In exact form, please repeat the records from their opening line down to the line with "at(bulb_insulator_radius, bulb_cap_z), at(0, bulb_cap_z)])", including that line.

(Data entries)
^^^^
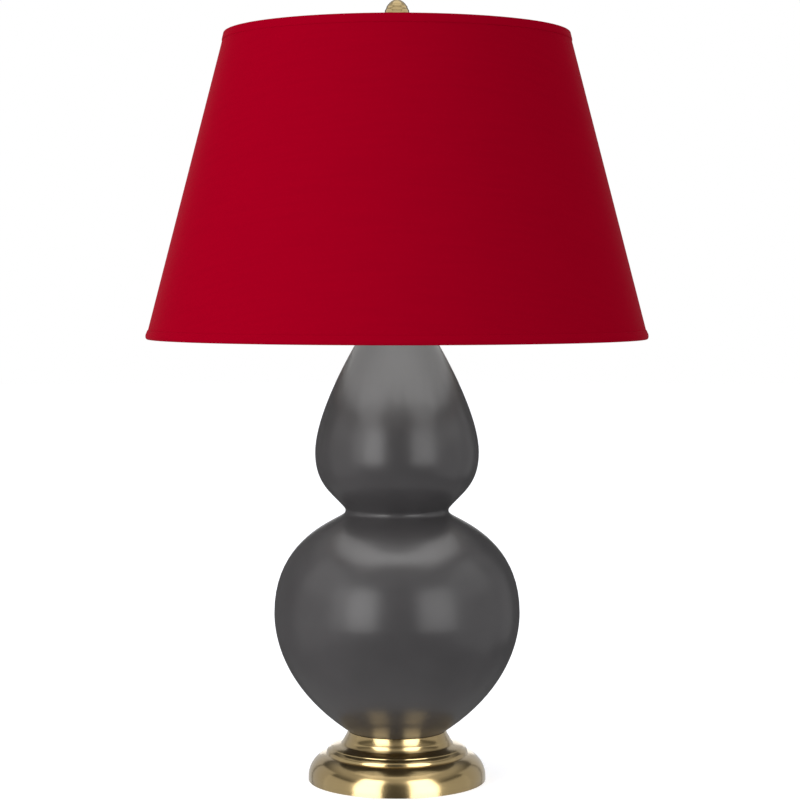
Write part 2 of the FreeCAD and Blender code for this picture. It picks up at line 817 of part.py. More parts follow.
def switch_shaft():
    length = knob_back() + knob_grip - switch_shaft_start
    return Part.makeCylinder(switch_shaft_radius, length, Vector(0, -switch_shaft_start, switch_z), FRONT)


def switch_knob():
    back = Vector(0, -knob_back(), switch_z)
    body = Part.makeCylinder(knob_radius, knob_length, back, FRONT)
    front_edge = [edge for edge in body.Edges if edge.BoundBox.YMax < back.y - knob_length + 0.01]
    body = body.makeFillet(1.4, front_edge)
    for index in range(knob_flutes):
        turn = 2 * math.pi * index / knob_flutes
        groove_at = Vector(knob_radius * math.cos(turn), back.y - 1.5,
                           switch_z + knob_radius * math.sin(turn))
        body = body.cut(Part.makeCylinder(knob_flute_radius, knob_length, groove_at, FRONT))
    return body.cut(Part.makeCylinder(switch_shaft_radius, knob_grip, back, FRONT))


# ---------------------------------------------------------------- bulb
bulb_z = interior_z + contact_height + bulb_rest_gap
bulb_insulator_z = bulb_z + bulb_tip_height
bulb_cap_z = bulb_insulator_z + bulb_insulator_height
bulb_cap_top_z = bulb_cap_z + bulb_cap_height


def bulb_cap_radius():
    return screw_shell_radius - screw_shell_wall - bulb_cap_play


def bulb_contact():
    section = [dome(at(bulb_tip_radius, bulb_insulator_z), at(0, bulb_z))]
    section += chain([at(0, bulb_z), at(0, bulb_insulator_z), at(bulb_tip_radius, bulb_insulator_z)])
    return turned(section)


def bulb_insulator():
    return turned_points([at(0, bulb_insulator_z), at(bulb_tip_radius + 0.6, bulb_insulator_z),
                          at(bulb_insulator_radius, bulb_cap_z), at(0, bulb_cap_z)])


def bulb_cap():
    outer = bulb_cap_radius()
    taper_z = bulb_cap_z + bulb_cap_taper
    return turned_points([
        at(0, bulb_cap_z), at(bulb_insulator_radius, bulb_cap_z), at(outer, taper_z),
        at(outer, bulb_cap_top_z), at(outer - bulb_cap_wall, bulb_cap_top_z),
        at(outer - bulb_cap_wall, taper_z + bulb_cap_wall), at(0, taper_z + bulb_cap_wall)])


def glass_side(inset):
    """Neck, a concave sweep and the round of the bulb, from the cap up to the crown."""
    neck = at(bulb_cap_radius() - bulb_cap_wall - bulb_neck_play - inset, bulb_cap_top_z)
    centre = at(0, bulb_cap_top_z + bulb_glass_length - bulb_glass_radius)
    ball = bulb_glass_radius - inset
    sweep = bulb_neck_sweep + inset
    sweep_centre = at(neck.x + sweep, 0)
    drop = math.sqrt((ball + sweep) ** 2 - sweep_centre.x ** 2)
    sweep_centre = at(sweep_centre.x, centre.z - drop)
    meet = centre + (sweep_centre - centre).normalize() * ball
    start = at(neck.x, sweep_centre.z)
    mid_sweep = sweep_centre + (start + meet - sweep_centre * 2).normalize() * sweep
    crown = at(0, centre.z + ball)
    side = at(ball, centre.z)
    return [line(neck, start), Part.Arc(start, mid_sweep, meet).toShape(),
            Part.Arc(meet, side, crown).toShape()], neck


def bulb_glass():
    outside, neck = glass_side(0)
    inside, inner_neck = glass_side(bulb_glass_wall)
    drop = Vector(0, 0, -bulb_neck_depth)
    crown = outside[-1].valueAt(outside[-1].LastParameter)
    inner_crown = inside[-1].valueAt(inside[-1].LastParameter)
    section = [line(neck + drop, neck)] + outside + [line(crown, inner_crown)] + inside[::-1]
    section += chain([inner_neck, inner_neck + drop, neck + drop])
    return turned(section)


# ---------------------------------------------------------------- shade
shade_slant = math.hypot(shade_bottom_radius - shade_top_radius, shade_height)
shade_lean = math.degrees(math.atan2(shade_height, shade_top_radius - shade_bottom_radius))
layer_fabric = trim_thickness
layer_lining = layer_fabric + fabric_thickness
layer_back = layer_lining + lining_thickness
layer_fold = layer_back + trim_thickness


def on_wall(along, depth):
    """Point of the shade's section: so far up the slant from the bottom edge, so deep inside."""
    return (at(shade_bottom_radius, shade_bottom_z) + heading(shade_lean) * along
            + inward(shade_lean) * depth)


def wall_layer(depth, thickness):
    low, high = trim_thickness, shade_slant - trim_thickness
    return turned_points([on_wall(low, depth), on_wall(high, depth),
                          on_wall(high, depth + thickness), on_wall(low, depth + thickness)])


def shade_fabric():
    return wall_layer(layer_fabric, fabric_thickness)


def shade_lining():
    return wall_layer(layer_lining, lining_thickness)


def edge_trim(edge, direction):
    """Strip of the same cloth folded over an edge of the shade."""
    lap = edge + direction * trim_height
    turn = edge + direction * trim_thickness
    return turned_points([on_wall(edge, 0), on_wall(lap, 0), on_wall(lap, layer_fabric),
                          on_wall(turn, layer_fabric), on_wall(turn, layer_back),
                          on_wall(lap, layer_back), on_wall(lap, layer_fold), on_wall(edge, layer_fold)])


def frame_ring(along):
    centre = on_wall(along, layer_fold + frame_wire_gap + frame_wire_radius)
    return Part.makeTorus(centre.x, frame_wire_radius, at(0, centre.z)), centre


def top_ring():
    return frame_ring(shade_slant - frame_wire_inset)


def bottom_ring():
    return frame_ring(frame_wire_inset)


def spider_hub():
    edge = 0.6
    bore = stud_radius + hub_play
    return turned_points([at(bore, shade_seat_z), at(hub_radius - edge, shade_seat_z),
                          at(hub_radius, shade_seat_z + edge), at(hub_radius, hub_top_z - edge),
                          at(hub_radius - edge, hub_top_z), at(bore, hub_top_z)])


def spider_arms():
    wire_ring, ring_centre = top_ring()
    kick = math.radians(arm_kick)
    level_z = shade_seat_z + frame_wire_radius
    rise = ring_centre.z - level_z
    bend_rise = arm_bend * (1 - math.cos(kick))
    slope_run = (rise - bend_rise) / math.tan(kick)
    bend_end = at(ring_centre.x - slope_run, level_z + bend_rise)
    bend_start = at(bend_end.x - arm_bend * math.sin(kick), level_z)
    sag = arm_bend * (1 - math.cos(kick / 2))
    hub = spider_hub()
    rod = swept([line(at(hub_radius - 2, level_z), bend_start), bow(bend_start, bend_end, sag),
                 line(bend_end, ring_centre)], frame_wire_radius, Vector(1, 0, 0))
    arm = rod.cut(Part.makeCylinder(hub_radius, hub_thickness, at(0, shade_seat_z))).cut(wire_ring)
    arm = max(arm.Solids, key=lambda solid: solid.Volume)
    return Part.makeCompound([around_axis(arm, arm_first_angle + index * 360 / arm_count)
                              for index in range(arm_count)])


# ---------------------------------------------------------------- finial
def finial():
    top = finial_z + finial_height
    half = finial_hive_height / 2 + finial_tier_pitch
    middle_z = top - half

    def hive(z):
        return finial_radius * math.sqrt(1 - ((z - middle_z) / half) ** 2)

    grooves = [top - finial_first_tier - index * finial_tier_pitch for index in range(finial_tiers)]
    hive_foot = at(hive(grooves[-1]), grooves[-1])
    neck = at(finial_neck_radius, hive_foot.z - finial_tier_pitch * 0.75)
    foot_edge = at(finial_foot_radius, finial_z + finial_foot_edge)
    section = chain([at(0, finial_z), at(finial_foot_radius - 0.6, finial_z)])
    section += [line(at(finial_foot_radius - 0.6, finial_z), foot_edge)]
    section += [bow(foot_edge, neck, -1.6), bow(neck, hive_foot, -0.8)]
    rising = grooves[::-1]
    for low, high in zip(rising, rising[1:]):
        section.append(bow(at(hive(low), low), at(hive(high), high), finial_tier_bulge))
    section.append(dome(at(hive(grooves[0]), grooves[0]), at(0, top)))
    section.append(line(at(0, top), at(0, finial_z)))
    bore_depth = stud_length + finial_bore_spare
    return turned(section).cut(Part.makeCylinder(stud_radius + finial_play, bore_depth, at(0, finial_z)))


# ---------------------------------------------------------------- write the parts
def lamp_parts():
    return {
        "felt_pad": felt_pad(),
        "base_shell": base_shell(),
        "base_weight": base_weight(),
        "cord_bushing": cord_bushing(),
        "lamp_pipe": lamp_pipe(),
        "lock_washer": lock_washer(),
        "pipe_nut": pipe_nut(),
        "seat_gasket": seat_gasket(),
        "gourd_body": gourd_body(),
        "neck_gasket": neck_gasket(),
        "vase_cap": vase_cap(),
        "neck_spacer": neck_spacer(),
        "check_ring": check_ring(),
        "harp_saddle": harp_saddle(),
        "saddle_nut": saddle_nut(),
        "harp": harp(),
        "harp_sleeve_left": harp_sleeve(-1),
        "harp_sleeve_right": harp_sleeve(1),
        "harp_stud": harp_stud(),
        "socket_cap": socket_cap(),
        "socket_set_screw": socket_set_screw(),
        "socket_shell": socket_shell(),
        "socket_liner": socket_liner(),
        "socket_interior": socket_interior(),
        "terminal_screws": terminal_screws(),
        "screw_shell": screw_shell(),
        "centre_contact": centre_contact(),
        "switch_shaft": switch_shaft(),
        "switch_knob": switch_knob(),
        "bulb_contact": bulb_contact(),
        "bulb_insulator": bulb_insulator(),
        "bulb_cap": bulb_cap(),
        "bulb_glass": bulb_glass(),
        "spider_hub": spider_hub(),
        "spider_arms": spider_arms(),
        "top_ring": top_ring()[0],
        "bottom_ring": bottom_ring()[0],
        "shade_lining": shade_lining(),
        "shade_fabric": shade_fabric(),
        "top_trim": edge_trim(shade_slant, -1),
        "bottom_trim": edge_trim(0, 1),
        "finial": finial(),
    }


os.makedirs("parts", exist_ok=True)
for name, shape in lamp_parts().items():
    print(f"{name:18s} solids {len(shape.Solids)} valid {shape.isValid()} "
          f"volume {shape.Volume:12.1f} z {shape.BoundBox.ZMin:7.2f}..{shape.BoundBox.ZMax:7.2f}")
    shape.exportStep(f"parts/{name}.step")
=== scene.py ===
import math

import bpy
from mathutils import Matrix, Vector


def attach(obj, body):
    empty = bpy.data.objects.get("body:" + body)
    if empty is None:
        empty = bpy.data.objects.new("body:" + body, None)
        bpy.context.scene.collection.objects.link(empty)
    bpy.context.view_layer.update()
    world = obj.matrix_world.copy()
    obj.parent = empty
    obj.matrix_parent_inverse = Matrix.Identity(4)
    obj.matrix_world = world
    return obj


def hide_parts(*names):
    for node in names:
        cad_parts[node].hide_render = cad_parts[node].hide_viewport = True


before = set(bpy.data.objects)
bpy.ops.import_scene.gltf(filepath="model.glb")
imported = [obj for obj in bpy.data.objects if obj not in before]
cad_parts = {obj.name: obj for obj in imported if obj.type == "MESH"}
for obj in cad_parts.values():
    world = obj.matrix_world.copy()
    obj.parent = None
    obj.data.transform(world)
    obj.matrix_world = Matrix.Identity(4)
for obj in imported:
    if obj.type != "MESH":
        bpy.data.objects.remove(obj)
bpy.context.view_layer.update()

scene = bpy.context.scene
bpy.ops.object.select_all(action="DESELECT")

# ---------------------------------------------------------------- camera
# A long lens 2.2 m in front of the lamp, level with the neck of the gourd and
# tipped down by three degrees, with the lamp a little left of the middle.
bpy.ops.object.camera_add(location=(0.003, -2.2164, 0.5025),
                          rotation=(math.radians(90 - 3.005), 0, 0))
camera = bpy.context.object
camera.name = "camera"
camera.data.sensor_width = 36
camera.data.lens = 98.92
scene.camera = camera
scene.view_settings.view_transform = "Standard"

# ---------------------------------------------------------------- studio
# A white paper sweep under and behind the lamp and a dark room in front of it.
# A key light serves the matt cloth. Softboxes and white boards, in one group for
# each piece that mirrors them, serve the glaze and the metal.


def tint(code):
    """Linear colour of an sRGB hex value."""
    shades = [int(code[i:i + 2], 16) / 255 for i in (1, 3, 5)]
    return [s / 12.92 if s <= 0.04045 else ((s + 0.055) / 1.055) ** 2.4 for s in shades] + [1]


def add(tree, kind, sockets=None, **settings):
    """Add a shader node, set its options, and set or link its sockets."""
    node = tree.nodes.new("ShaderNode" + kind)
    for option, value in settings.items():
        setattr(node, option, value)
    for socket, value in (sockets or {}).items():
        if isinstance(value, bpy.types.NodeSocket):
            tree.links.new(value, node.inputs[socket])
        else:
            node.inputs[socket].default_value = value
    return node


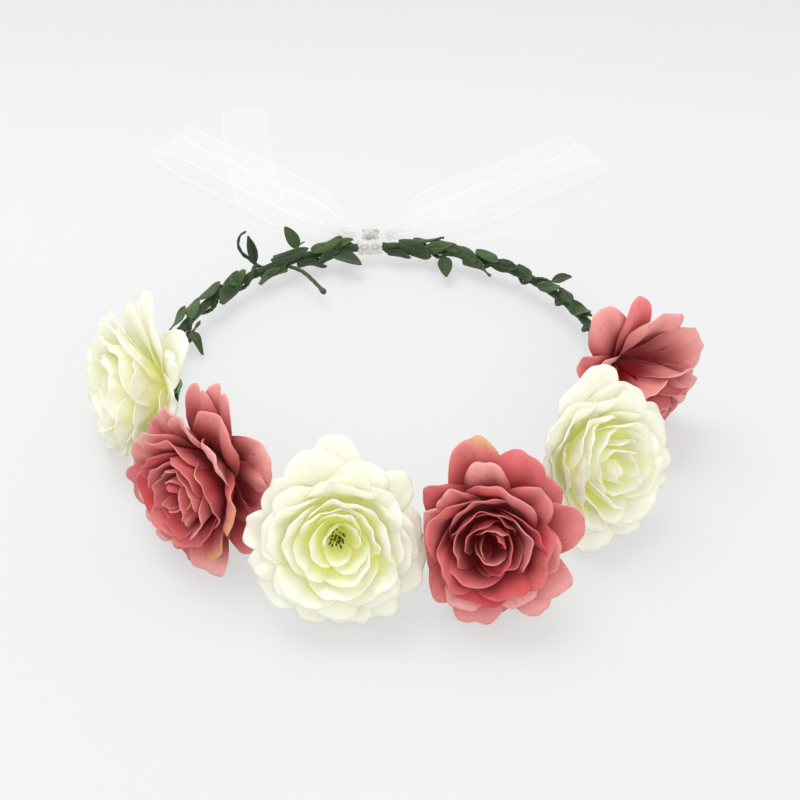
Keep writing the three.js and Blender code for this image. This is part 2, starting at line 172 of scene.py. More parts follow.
^^^^
§ FINAL RESULT
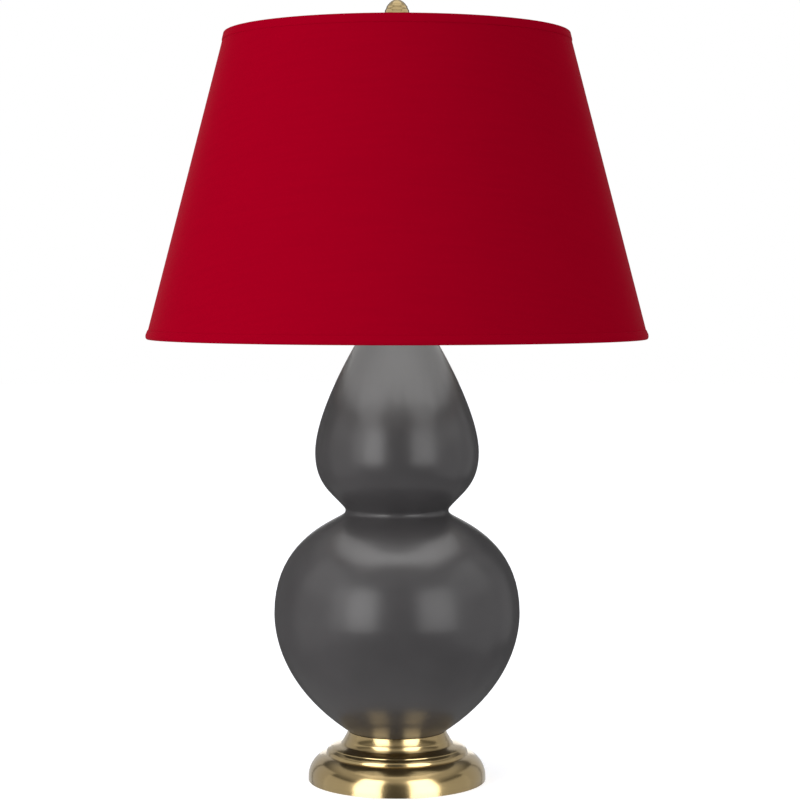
Write part 2 of the FreeCAD and Blender code for this picture. It picks up at line 817 of part.py. More parts follow.
def switch_shaft():
    length = knob_back() + knob_grip - switch_shaft_start
    return Part.makeCylinder(switch_shaft_radius, length, Vector(0, -switch_shaft_start, switch_z), FRONT)


def switch_knob():
    back = Vector(0, -knob_back(), switch_z)
    body = Part.makeCylinder(knob_radius, knob_length, back, FRONT)
    front_edge = [edge for edge in body.Edges if edge.BoundBox.YMax < back.y - knob_length + 0.01]
    body = body.makeFillet(1.4, front_edge)
    for index in range(knob_flutes):
        turn = 2 * math.pi * index / knob_flutes
        groove_at = Vector(knob_radius * math.cos(turn), back.y - 1.5,
                           switch_z + knob_radius * math.sin(turn))
        body = body.cut(Part.makeCylinder(knob_flute_radius, knob_length, groove_at, FRONT))
    return body.cut(Part.makeCylinder(switch_shaft_radius, knob_grip, back, FRONT))


# ---------------------------------------------------------------- bulb
bulb_z = interior_z + contact_height + bulb_rest_gap
bulb_insulator_z = bulb_z + bulb_tip_height
bulb_cap_z = bulb_insulator_z + bulb_insulator_height
bulb_cap_top_z = bulb_cap_z + bulb_cap_height


def bulb_cap_radius():
    return screw_shell_radius - screw_shell_wall - bulb_cap_play


def bulb_contact():
    section = [dome(at(bulb_tip_radius, bulb_insulator_z), at(0, bulb_z))]
    section += chain([at(0, bulb_z), at(0, bulb_insulator_z), at(bulb_tip_radius, bulb_insulator_z)])
    return turned(section)


def bulb_insulator():
    return turned_points([at(0, bulb_insulator_z), at(bulb_tip_radius + 0.6, bulb_insulator_z),
                          at(bulb_insulator_radius, bulb_cap_z), at(0, bulb_cap_z)])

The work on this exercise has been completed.